The Court’s reasons for disposing of Sineneng-Smith without reaching the merits were unconvincing. The issue on appeal was whether subsection (iv) was unconstitutionally overbroad. 64 Because the Court would have had to decide whether the speech fell within a First Amendment exception, 65 it was presented with the opportunity to clarify when advocacy becomes solicitation. Instead, it relied on the party presentation principle to remand the case without addressing the merits. But it is unclear that the Ninth Circuit’s actions violated this principle or that reversal was required even if they did. 66 In his concurrence, Justice Thomas noted that overbreadth “shares a close relationship” with vagueness. 67 This assertion seems inconsistent with the Court’s claim that overbreadth is so distinct from vagueness — an issue Sineneng-Smith raised herself 68 — that the Ninth Circuit’s choice to decide the case on overbreadth grounds constituted an abuse of discretion. 69 More strikingly, the Court conceded that it sometimes deviates from the party presentation principle, 70 making its exclusive reliance on it all the more unconvincing.

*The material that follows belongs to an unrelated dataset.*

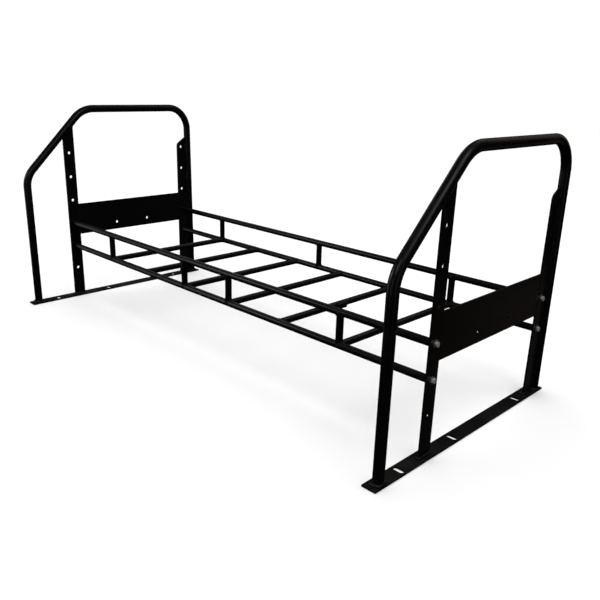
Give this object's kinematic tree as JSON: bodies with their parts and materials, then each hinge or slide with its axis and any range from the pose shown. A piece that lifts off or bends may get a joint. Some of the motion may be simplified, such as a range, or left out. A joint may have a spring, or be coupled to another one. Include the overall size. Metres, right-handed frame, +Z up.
{
  "type": "tubular rack frame with bolted deck",
  "caption": "Tubular steel rack or bunk base: bent-tube end frames with hole-row uprights on slotted base bars and a narrow welded tube deck bolted between them.",
  "frame": {"origin": "middle of the footprint, on the ground under the base bars", "axes": "+X along the deck from the left end frame to the right one, +Y from the sloped front to the straight back, +Z up"},
  "size_m": [2.1764, 0.997, 0.9365],
  "materials": {
    "black_frame": "black powder coat, satin to semi-gloss",
    "zinc_hardware": "bright zinc plate",
    "plain_steel": "machined steel, oiled"
  },
  "bodies": {
    "root": {"left_hoop": "black_frame", "left_front_upright": "black_frame", "left_rear_upright": "black_frame", "left_cross_plate": "black_frame", "left_base_bar": "black_frame", "right_hoop": "black_frame", "right_front_upright": "black_frame", "right_rear_upright": "black_frame", "right_cross_plate": "black_frame", "right_base_bar": "black_frame", "front_top_rail": "black_frame", "front_bottom_rail": "black_frame", "rear_top_rail": "black_frame", "rear_bottom_rail": "black_frame", "cross_tube_1": "black_frame", "cross_tube_2": "black_frame", "cross_tube_3": "black_frame", "cross_tube_4": "black_frame", "cross_tube_5": "black_frame", "cross_tube_6": "black_frame", "front_post_1": "black_frame", "front_post_2": "black_frame", "front_post_3": "black_frame", "front_post_4": "black_frame", "rear_post_1": "black_frame", "rear_post_2": "black_frame", "rear_post_3": "black_frame", "saddle": "black_frame", "left_rail_plugs": "plain_steel", "right_rail_plugs": "plain_steel", "left_bolts": "zinc_hardware", "right_bolts": "zinc_hardware", "left_washers": "zinc_hardware", "right_washers": "zinc_hardware"}
  },
  "joints": []
}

Last Term — just over a month before Sineneng-Smith was decided — the Court granted certiorari on the question of whether Ramos v. Louisiana 71 applies retroactively. 72 Neither party had mentioned retroactivity in its briefs, 73 and the issue could not have been brought up in lower courts. “[T]he question was . . . interjected into the case for the first time by an appellate forum” — the exact conduct the Sineneng-Smith Court repudiated. 74

Because the Court has yet to define criminal solicitation, lower courts have had to fashion their own tests. Although there is confusion and disagreement among them, 75 three approaches have emerged, all of which are flawed. Some courts, like the Seventh Circuit, focus only on a speaker’s intent. 76 It does not matter whether a listener is likely to listen and follow through. 77 As long as a speaker intends that somebody will hear and carry out the crime, the speech is punishable. 78 On one hand, to focus on intent makes sense because criminal solicitation is an inchoate crime, 79 and a state’s interest in deterring bad conduct can be satisfied only when speakers know their speech could be criminalized. 80 In fact, the Court has implied that, for speech to constitute solicitation, a speaker must, at the very least, have the specific intent to induce a listener to commit a crime. 81

On the other hand, to focus only on intent is to criminalize speakers for the words they utter rather than for the likely consequences of their words. This approach treats solicitation inconsistently with the First Amendment’s other exceptions, such as incitement, 82 fighting words, 83 or true threats, 84 which require that further action is, at the very least, likely to occur. Because the government cannot suppress speech on the basis that it is “offensive or disagreeable,” 85 it has long been understood that a state’s interest is in deterring the harmful consequences of speech — not the speech itself. 86 An intent-only approach implies the opposite, risking significant chilling effects. Provocative or inflammatory speakers could be silenced even if their words ran no risk of crime or violence, and individuals could be punished for the indirect and potentially attenuated consequences of their speech, an idea that is “foreign to the First Amendment.” 87 A definition of solicitation independent of listeners’ potential responses, therefore, creates an exception that is uncabined and imposes “no limit to the State’s censorial power.” 88

Recognizing that focusing only on intent is inadequate, some courts, like the Ninth Circuit, have required both intent and speech that are “so close in time and purpose to a substantive evil as to become part of the ultimate crime itself.” 89 This approach is circular and fails to draw lines at sufficiently granular levels. Solicitation is commonly recognized as a subcategory of speech integral to criminal conduct. 90 The Ninth Circuit’s approach thus tautologically defines solicitation by restating the name of the broader category. In doing so, it fails to distinguish solicitation from other subcategories such as conspiracy, incitement, fighting words, or threats, all of which are First Amendment exceptions due to their crucial role in the ultimate bad conduct. 91 The unsustainability of not developing more specific tests for each subcategory was on display in Sineneng-Smith, in which the Ninth Circuit concluded that subsection (iv) was overbroad in part because it did not mirror the language of typical solicitation or aiding and abetting statutes. 92 By resorting to reasoning by analogy, the court assumed that the statutes used for comparison were constitutional, when, in fact, the Ninth Circuit has not provided the tools to make such a determination. This approach thus invites courts to rely on analogy in ways that are disconnected from First Amendment principles 93 and offers little clarity about how solicitation should independently be defined.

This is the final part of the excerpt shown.